▶ _Extracted material_:
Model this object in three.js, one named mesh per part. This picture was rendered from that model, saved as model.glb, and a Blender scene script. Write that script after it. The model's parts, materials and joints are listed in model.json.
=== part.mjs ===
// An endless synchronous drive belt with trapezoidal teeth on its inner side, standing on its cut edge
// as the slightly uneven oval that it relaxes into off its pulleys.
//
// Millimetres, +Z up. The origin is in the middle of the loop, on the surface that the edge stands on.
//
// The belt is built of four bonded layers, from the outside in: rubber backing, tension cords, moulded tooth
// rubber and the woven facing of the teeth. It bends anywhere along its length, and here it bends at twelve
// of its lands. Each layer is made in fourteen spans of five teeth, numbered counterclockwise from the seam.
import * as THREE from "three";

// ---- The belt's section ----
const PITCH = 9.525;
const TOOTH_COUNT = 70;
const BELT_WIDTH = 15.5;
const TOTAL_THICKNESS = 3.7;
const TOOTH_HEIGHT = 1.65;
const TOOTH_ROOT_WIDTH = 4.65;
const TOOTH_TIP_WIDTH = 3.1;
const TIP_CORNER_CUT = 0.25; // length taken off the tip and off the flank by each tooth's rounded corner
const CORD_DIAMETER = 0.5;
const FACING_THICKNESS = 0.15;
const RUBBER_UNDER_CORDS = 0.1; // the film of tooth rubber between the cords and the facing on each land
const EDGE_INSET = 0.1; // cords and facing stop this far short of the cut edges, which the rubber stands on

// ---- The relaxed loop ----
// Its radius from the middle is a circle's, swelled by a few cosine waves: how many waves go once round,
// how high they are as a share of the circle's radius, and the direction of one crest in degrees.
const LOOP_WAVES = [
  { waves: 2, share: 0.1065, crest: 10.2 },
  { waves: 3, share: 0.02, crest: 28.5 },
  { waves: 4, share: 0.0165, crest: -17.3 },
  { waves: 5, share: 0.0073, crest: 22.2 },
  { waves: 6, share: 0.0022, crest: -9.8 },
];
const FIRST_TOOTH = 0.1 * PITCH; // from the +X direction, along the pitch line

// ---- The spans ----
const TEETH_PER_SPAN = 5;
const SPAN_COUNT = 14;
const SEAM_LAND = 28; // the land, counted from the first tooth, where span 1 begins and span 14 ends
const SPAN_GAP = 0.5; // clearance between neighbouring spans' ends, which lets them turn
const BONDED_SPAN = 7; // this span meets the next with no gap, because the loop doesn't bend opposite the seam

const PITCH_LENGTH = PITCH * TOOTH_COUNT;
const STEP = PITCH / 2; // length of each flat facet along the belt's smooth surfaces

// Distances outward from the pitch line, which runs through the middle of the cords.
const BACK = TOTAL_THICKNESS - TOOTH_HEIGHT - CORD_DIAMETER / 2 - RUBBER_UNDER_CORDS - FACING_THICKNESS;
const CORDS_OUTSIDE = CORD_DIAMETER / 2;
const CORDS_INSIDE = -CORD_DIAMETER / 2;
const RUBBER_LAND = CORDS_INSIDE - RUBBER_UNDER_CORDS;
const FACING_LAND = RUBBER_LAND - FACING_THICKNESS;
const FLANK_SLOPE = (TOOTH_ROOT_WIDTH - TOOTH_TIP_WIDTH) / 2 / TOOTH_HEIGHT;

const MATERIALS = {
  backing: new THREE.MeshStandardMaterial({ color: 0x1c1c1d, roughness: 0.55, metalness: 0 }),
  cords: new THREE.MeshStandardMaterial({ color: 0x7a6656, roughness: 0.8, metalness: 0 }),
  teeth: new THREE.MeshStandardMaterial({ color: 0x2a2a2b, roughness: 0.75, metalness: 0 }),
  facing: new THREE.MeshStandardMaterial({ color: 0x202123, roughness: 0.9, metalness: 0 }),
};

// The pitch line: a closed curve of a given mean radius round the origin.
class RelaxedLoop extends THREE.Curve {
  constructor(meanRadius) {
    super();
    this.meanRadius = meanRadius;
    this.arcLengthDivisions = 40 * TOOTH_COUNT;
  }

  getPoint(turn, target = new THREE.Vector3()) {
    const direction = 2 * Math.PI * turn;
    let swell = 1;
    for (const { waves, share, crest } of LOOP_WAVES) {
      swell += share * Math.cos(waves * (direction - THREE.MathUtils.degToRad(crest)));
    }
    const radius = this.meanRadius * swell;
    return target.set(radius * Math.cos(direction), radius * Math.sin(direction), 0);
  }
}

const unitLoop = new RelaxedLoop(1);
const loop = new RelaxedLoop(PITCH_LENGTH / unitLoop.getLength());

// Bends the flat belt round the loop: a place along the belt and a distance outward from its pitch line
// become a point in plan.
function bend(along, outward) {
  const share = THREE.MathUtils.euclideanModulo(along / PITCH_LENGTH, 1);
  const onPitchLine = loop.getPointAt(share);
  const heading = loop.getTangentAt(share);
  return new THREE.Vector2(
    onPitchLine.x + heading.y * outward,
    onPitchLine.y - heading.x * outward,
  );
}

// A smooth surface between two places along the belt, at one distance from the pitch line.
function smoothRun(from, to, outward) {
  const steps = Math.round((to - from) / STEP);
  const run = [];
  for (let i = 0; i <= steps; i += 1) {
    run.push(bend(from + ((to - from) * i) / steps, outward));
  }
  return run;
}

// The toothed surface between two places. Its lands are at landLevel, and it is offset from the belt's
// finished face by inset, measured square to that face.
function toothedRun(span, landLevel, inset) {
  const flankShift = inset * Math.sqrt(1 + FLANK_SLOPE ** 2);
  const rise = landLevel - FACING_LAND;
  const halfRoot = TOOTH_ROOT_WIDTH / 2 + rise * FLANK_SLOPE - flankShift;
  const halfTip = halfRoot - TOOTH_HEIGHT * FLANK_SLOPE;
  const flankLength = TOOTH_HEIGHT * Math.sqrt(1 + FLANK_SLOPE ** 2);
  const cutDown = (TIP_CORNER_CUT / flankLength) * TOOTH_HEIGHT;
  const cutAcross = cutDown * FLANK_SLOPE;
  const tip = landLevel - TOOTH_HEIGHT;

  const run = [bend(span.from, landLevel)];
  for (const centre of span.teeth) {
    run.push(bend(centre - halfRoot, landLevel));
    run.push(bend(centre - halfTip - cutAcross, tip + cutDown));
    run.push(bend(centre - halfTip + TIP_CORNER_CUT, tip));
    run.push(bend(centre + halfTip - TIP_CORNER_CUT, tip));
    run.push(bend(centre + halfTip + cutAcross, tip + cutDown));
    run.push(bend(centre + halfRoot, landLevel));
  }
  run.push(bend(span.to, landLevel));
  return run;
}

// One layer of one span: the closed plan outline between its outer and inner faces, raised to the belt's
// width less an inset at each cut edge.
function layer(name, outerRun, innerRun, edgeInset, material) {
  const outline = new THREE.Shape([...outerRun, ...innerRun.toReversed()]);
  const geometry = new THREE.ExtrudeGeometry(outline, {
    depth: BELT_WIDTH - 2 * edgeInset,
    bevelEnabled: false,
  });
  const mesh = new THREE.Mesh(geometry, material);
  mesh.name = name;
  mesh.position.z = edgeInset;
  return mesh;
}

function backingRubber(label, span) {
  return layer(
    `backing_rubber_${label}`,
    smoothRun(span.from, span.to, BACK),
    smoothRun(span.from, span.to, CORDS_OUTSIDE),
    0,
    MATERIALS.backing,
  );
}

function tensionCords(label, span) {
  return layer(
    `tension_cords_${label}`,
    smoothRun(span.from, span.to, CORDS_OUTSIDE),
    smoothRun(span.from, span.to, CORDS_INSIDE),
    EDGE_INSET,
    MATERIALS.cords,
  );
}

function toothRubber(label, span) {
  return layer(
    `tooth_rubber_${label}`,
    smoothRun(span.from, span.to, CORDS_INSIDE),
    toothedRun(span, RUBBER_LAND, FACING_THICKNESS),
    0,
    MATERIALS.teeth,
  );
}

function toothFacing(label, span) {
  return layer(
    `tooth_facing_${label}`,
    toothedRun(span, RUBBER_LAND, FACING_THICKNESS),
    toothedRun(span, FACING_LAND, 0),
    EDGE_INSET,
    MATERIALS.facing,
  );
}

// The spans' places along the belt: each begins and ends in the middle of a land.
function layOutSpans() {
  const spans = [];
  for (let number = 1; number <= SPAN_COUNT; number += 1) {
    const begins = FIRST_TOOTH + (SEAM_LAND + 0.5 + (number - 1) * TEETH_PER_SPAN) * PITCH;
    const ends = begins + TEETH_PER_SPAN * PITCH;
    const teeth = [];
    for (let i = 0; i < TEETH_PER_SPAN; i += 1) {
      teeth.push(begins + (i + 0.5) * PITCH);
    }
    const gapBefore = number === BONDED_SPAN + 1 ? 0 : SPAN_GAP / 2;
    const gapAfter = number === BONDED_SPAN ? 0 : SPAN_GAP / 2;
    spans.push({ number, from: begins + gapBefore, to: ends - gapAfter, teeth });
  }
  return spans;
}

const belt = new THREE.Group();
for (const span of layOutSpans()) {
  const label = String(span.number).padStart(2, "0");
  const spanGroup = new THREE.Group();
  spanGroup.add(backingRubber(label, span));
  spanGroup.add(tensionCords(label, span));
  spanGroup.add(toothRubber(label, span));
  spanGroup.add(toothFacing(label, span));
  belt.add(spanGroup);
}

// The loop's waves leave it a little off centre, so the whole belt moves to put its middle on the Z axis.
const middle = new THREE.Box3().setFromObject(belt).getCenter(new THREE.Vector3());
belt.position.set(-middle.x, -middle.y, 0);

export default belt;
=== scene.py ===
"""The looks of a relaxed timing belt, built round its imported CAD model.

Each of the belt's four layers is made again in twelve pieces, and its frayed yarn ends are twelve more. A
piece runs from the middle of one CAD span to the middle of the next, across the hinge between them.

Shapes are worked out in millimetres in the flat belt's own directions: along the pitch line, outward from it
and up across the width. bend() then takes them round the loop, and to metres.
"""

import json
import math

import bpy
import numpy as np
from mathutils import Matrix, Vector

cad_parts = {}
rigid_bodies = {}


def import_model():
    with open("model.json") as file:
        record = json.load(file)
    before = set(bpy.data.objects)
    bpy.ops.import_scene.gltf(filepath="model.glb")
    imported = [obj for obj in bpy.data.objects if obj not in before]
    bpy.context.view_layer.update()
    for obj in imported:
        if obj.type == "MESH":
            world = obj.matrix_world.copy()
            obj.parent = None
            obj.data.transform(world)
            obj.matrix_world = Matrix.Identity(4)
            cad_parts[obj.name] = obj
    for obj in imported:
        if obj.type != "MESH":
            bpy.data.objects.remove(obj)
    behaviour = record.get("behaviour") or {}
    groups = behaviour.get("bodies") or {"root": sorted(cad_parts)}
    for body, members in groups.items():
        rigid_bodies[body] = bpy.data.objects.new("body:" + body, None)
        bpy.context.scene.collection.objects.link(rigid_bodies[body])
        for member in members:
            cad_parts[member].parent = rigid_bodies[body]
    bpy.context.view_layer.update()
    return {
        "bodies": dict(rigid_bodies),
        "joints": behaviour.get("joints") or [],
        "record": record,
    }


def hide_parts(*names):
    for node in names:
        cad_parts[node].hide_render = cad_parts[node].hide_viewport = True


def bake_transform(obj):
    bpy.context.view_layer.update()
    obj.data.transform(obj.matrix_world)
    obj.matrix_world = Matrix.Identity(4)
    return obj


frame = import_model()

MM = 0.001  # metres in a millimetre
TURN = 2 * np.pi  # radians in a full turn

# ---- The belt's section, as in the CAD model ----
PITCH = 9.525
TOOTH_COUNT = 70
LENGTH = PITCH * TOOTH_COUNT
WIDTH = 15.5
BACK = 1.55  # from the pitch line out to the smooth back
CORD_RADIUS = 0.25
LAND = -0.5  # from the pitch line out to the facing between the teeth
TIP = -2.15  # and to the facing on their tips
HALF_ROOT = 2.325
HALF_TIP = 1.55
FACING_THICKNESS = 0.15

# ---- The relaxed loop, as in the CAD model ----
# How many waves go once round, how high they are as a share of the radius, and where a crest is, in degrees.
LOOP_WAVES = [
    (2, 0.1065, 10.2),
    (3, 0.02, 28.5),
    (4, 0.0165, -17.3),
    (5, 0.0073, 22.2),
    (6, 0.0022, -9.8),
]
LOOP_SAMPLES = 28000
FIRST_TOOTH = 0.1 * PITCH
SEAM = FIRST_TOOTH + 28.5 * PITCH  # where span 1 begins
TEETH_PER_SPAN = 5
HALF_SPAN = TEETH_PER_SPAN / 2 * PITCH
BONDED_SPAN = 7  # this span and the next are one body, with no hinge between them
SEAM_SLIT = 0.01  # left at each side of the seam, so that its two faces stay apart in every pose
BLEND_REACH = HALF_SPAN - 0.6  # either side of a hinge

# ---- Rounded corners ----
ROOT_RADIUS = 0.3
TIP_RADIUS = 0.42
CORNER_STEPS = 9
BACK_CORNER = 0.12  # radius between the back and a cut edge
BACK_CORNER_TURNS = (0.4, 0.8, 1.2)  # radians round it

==

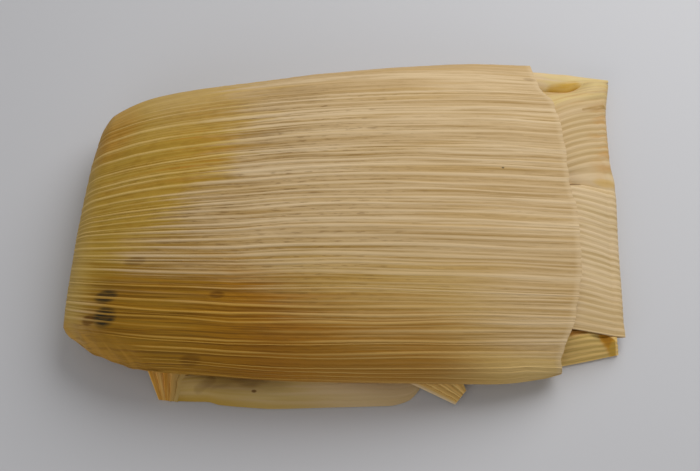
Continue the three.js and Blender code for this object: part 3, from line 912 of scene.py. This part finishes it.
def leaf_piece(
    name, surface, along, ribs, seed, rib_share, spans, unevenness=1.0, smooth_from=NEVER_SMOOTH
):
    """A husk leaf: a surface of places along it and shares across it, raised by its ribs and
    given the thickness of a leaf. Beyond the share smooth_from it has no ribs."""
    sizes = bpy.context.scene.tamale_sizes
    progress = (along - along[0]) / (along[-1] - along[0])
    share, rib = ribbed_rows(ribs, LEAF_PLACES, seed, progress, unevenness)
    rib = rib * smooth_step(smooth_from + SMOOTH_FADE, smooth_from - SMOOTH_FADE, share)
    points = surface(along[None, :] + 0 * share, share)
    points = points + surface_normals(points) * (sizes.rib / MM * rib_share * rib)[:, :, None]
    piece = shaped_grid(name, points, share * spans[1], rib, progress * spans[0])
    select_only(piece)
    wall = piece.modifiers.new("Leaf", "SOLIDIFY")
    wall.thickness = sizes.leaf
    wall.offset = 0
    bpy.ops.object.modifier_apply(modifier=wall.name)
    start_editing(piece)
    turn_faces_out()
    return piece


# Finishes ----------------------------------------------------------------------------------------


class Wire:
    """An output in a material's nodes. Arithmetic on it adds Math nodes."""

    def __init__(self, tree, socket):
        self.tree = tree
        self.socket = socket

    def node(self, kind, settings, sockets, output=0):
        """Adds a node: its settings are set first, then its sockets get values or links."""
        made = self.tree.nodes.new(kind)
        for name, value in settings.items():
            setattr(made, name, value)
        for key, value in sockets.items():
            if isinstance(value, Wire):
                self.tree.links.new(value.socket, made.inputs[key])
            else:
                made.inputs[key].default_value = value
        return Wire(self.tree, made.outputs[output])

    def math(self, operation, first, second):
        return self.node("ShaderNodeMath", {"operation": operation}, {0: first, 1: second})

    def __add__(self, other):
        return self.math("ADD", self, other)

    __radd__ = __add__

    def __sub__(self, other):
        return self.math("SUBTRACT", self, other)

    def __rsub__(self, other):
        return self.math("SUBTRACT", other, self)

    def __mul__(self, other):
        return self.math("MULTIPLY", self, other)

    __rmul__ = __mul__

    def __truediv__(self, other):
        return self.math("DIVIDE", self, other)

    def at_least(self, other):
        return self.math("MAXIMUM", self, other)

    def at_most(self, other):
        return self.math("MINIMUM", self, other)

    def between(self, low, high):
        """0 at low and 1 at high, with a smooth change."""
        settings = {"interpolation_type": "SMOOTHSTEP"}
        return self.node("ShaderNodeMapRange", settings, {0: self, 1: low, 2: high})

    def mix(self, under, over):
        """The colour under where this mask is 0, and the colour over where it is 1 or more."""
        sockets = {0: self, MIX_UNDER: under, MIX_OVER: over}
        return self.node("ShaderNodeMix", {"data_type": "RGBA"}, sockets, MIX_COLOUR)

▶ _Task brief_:
Everything from the line with "Continue the three.js" through the line with "self.socket = socket", both ends included, should be repeated exactly; nothing else should appear.

▶ _Task solution_:
Continue the three.js and Blender code for this object: part 3, from line 912 of scene.py. This part finishes it.
def leaf_piece(
    name, surface, along, ribs, seed, rib_share, spans, unevenness=1.0, smooth_from=NEVER_SMOOTH
):
    """A husk leaf: a surface of places along it and shares across it, raised by its ribs and
    given the thickness of a leaf. Beyond the share smooth_from it has no ribs."""
    sizes = bpy.context.scene.tamale_sizes
    progress = (along - along[0]) / (along[-1] - along[0])
    share, rib = ribbed_rows(ribs, LEAF_PLACES, seed, progress, unevenness)
    rib = rib * smooth_step(smooth_from + SMOOTH_FADE, smooth_from - SMOOTH_FADE, share)
    points = surface(along[None, :] + 0 * share, share)
    points = points + surface_normals(points) * (sizes.rib / MM * rib_share * rib)[:, :, None]
    piece = shaped_grid(name, points, share * spans[1], rib, progress * spans[0])
    select_only(piece)
    wall = piece.modifiers.new("Leaf", "SOLIDIFY")
    wall.thickness = sizes.leaf
    wall.offset = 0
    bpy.ops.object.modifier_apply(modifier=wall.name)
    start_editing(piece)
    turn_faces_out()
    return piece


# Finishes ----------------------------------------------------------------------------------------


class Wire:
    """An output in a material's nodes. Arithmetic on it adds Math nodes."""

    def __init__(self, tree, socket):
        self.tree = tree
        self.socket = socket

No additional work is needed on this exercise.